Comment by Heather Sun Nov 7 12:45:53 2010
Just think --- this means you've been replaced in my life by a flock of chickens. :-)
Comment by anna Sun Nov 7 13:23:42 2010

Here's the "no-fail" method. Get yourself a soup bowl and pour in a generous cup-full of -strong- alcohol (it must be more than 35% and preferably above 40%, but should not be a strongly flavoured liquor -- a strong vodka is a good choice). Dip the -stem- end of the persimmon into the alcohol (there's no need to fully immerse it) and place them onto a couple of sheets of clean newspaper in the bottom of a large plastic bag.
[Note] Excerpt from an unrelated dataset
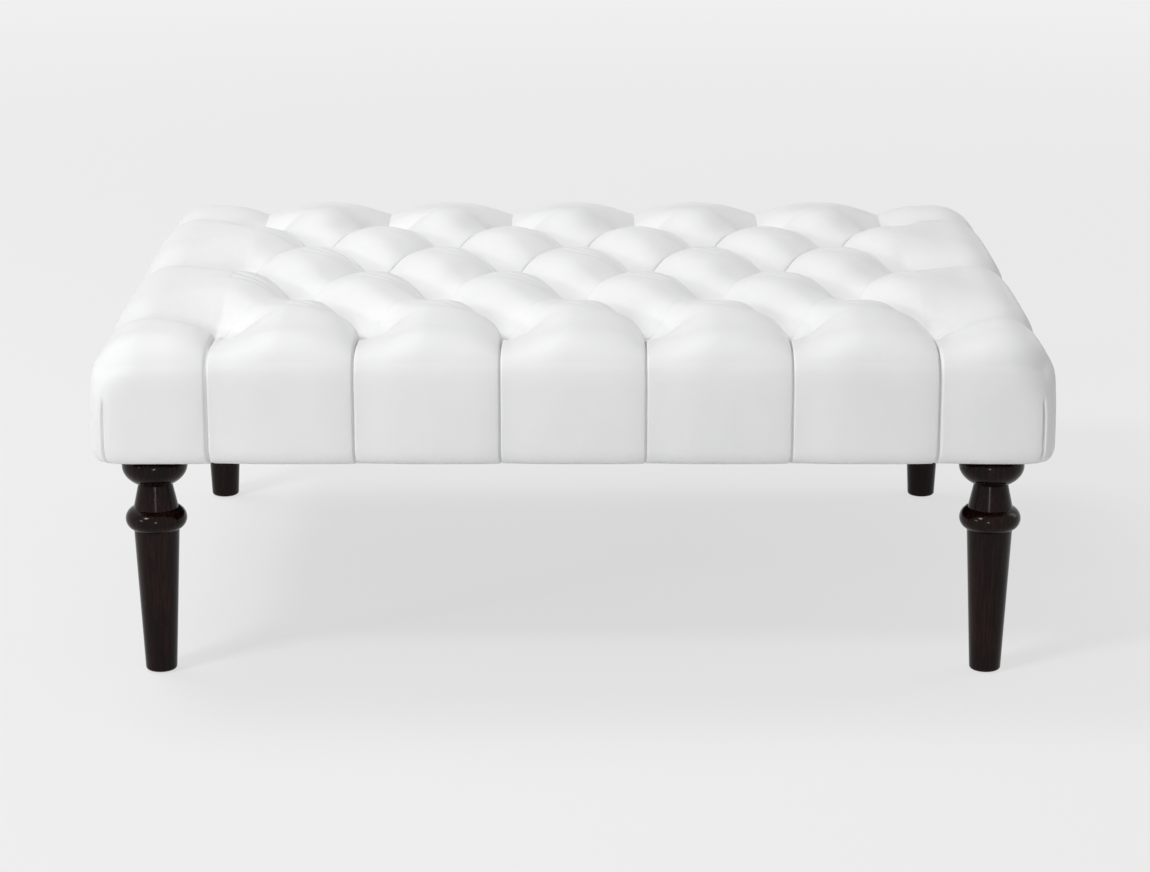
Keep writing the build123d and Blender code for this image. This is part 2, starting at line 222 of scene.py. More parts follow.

Place the fruit in a single layer and seal the bag to make it airtight. Store it in a dark place (inside a cardboard box is fine) at room temperature for 8 to 10 days. Check the fruit daily after 8 days. You will end up with soft, juicy, sweet persimmons with no trace of astringency. Note for those not familiar with persimmons - if it's soft and mushy and comes apart in your hands, it's -ripe-, not bad: eat it, don't throw it away!

Comment by John Thu Jun 23 18:35:07 2011
Fascinating! I wonder what the alcohol does to make the persimmons ripen?
Comment by anna Thu Jun 23 18:59:23 2011
The alcohol causes the persimmons to release ethylene alcohol which makes them ripen faster. Apples also release this gas and can be used.